For H2 Green Steel, long-term offtake agreements, whereby a producer of a resource and a buyer of a resource enter an agreement to purchase or sell portions of the producer’s future production, enabled them to access the funding they needed to make green steel. Johan Mandaric Reunanen:

Investors would not have invested money in us. The banks and other creditors would not have loaned us the money. So, what we needed was the customer uptake and companies that take the climate crisis seriously and commit to a science-based targets initiative, that set really ambitious climate targets for themselves and want to decarbonise their value chains. Being able to get these long offtake agreements, seven to eight or nine years, we could unlock the funding that was needed. That is one of the key essential pieces of the puzzle.

For Fredrik Nilzén from truck manufacturer Scania, there is a clear advantage in being a first mover on decarbonisation. 

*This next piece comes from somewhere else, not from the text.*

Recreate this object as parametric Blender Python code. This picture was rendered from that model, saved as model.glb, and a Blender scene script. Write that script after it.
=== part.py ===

We’re confident that there will be a lot of other companies out there that will also need to, but also want to, make sure that they decarbonise their value chains. And then we will all hunt for that material that is being produced in that new way. So sitting there will be a lot more risky if you don’t have anything in your books.

 

Maybe the remaining question then is, will the customers be ready to pay extra for a truck that is made by this steel? That we don’t know, but we do know that there are transport buyers around the globe that are also committed to this transition, to their decarbonisation targets. So, we know that they file already today requirements on how goods are being transported. That means that the carriers out there, they will also need to deliver fossil free transport services. We believe that it’s not only tailpipe emissions that will be included tomorrow when determining whether a transport service is fossil free, but also, in fact, the emissions that go into the vehicles that are being produced. So, there’s a strong business case.